▶ Available data

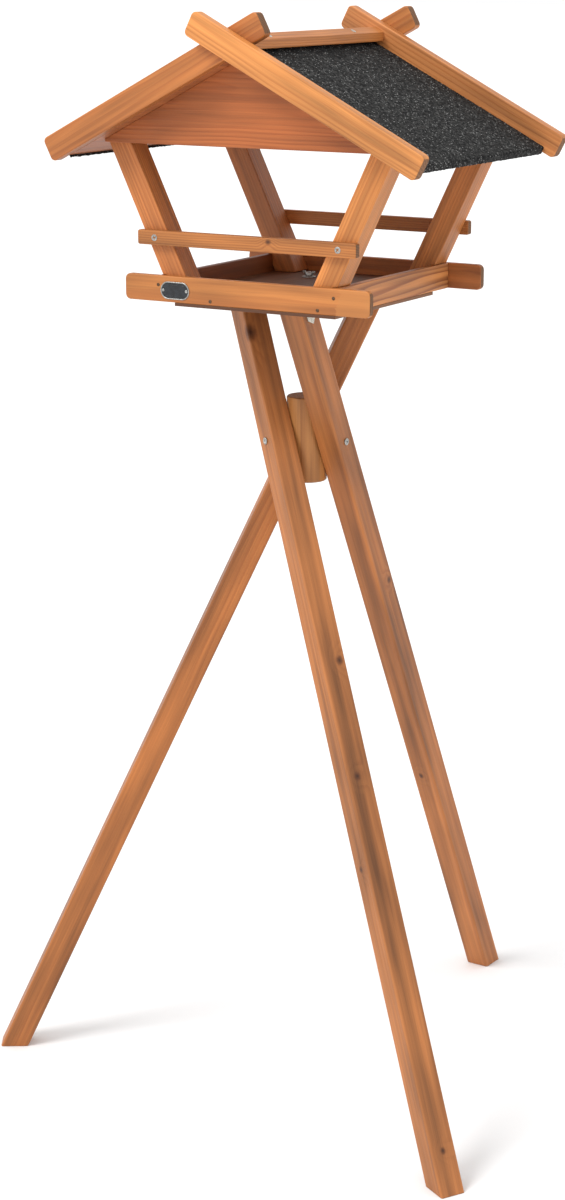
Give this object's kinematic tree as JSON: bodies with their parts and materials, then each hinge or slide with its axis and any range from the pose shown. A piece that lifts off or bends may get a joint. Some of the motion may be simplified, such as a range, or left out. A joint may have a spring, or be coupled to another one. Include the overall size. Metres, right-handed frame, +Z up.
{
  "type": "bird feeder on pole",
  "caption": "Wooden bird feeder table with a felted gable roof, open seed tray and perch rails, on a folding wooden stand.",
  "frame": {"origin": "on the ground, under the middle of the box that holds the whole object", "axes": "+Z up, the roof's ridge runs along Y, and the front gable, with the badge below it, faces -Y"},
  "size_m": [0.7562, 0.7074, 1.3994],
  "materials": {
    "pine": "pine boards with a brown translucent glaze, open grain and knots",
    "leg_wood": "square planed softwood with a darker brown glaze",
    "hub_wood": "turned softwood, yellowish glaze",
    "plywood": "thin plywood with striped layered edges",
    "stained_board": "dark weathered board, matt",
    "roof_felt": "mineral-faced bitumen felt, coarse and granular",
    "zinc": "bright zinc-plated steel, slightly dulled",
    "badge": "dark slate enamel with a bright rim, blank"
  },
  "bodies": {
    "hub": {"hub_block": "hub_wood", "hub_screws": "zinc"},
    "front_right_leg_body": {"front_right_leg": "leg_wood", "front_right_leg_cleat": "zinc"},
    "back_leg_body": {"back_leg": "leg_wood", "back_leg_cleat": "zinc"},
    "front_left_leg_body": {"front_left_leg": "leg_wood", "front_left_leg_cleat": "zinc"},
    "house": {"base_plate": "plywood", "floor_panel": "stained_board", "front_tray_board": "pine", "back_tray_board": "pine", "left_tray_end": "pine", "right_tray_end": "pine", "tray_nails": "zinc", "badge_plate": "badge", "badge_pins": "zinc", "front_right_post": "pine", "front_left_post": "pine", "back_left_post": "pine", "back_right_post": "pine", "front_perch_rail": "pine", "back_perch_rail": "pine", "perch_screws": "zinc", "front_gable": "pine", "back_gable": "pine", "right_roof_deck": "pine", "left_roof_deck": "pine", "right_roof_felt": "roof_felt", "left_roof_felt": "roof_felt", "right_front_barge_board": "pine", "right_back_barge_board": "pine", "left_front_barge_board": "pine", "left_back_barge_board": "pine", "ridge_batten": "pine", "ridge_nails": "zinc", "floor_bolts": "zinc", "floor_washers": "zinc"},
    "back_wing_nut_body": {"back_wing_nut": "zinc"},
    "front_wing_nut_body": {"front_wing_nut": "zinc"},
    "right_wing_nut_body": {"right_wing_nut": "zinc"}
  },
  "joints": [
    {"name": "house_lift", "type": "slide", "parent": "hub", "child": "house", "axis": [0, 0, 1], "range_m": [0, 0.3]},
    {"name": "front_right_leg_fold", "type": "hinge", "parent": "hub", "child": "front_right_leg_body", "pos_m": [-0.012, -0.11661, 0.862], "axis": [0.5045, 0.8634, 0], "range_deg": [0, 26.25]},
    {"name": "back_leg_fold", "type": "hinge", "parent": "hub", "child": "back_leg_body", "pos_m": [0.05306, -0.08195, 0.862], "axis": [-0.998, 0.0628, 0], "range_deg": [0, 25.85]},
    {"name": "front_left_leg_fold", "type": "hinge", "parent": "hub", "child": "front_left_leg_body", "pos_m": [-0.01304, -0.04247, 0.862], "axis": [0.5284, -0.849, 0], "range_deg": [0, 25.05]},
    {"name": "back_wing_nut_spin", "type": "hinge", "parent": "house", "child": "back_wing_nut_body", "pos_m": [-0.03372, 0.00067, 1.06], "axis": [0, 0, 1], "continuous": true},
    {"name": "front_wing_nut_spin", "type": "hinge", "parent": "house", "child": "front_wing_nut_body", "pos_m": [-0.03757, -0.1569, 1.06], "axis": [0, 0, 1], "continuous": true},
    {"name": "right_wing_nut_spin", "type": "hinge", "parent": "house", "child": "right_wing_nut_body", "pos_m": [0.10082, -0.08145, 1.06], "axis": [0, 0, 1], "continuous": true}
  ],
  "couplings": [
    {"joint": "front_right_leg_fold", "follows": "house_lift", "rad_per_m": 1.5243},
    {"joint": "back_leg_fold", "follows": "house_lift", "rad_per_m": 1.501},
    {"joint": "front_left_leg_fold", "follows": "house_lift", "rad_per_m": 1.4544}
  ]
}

▶ Work required
Identify every line holding the word "object" and copy it out.

▶ Reply to the exercise
Give this object's kinematic tree as JSON: bodies with their parts and materials, then each hinge or slide with its axis and any range from the pose shown. A piece that lifts off or bends may get a joint. Some of the motion may be simplified, such as a range, or left out. A joint may have a spring, or be coupled to another one. Include the overall size. Metres, right-handed frame, +Z up.
  "frame": {"origin": "on the ground, under the middle of the box that holds the whole object", "axes": "+Z up, the roof's ridge runs along Y, and the front gable, with the badge below it, faces -Y"},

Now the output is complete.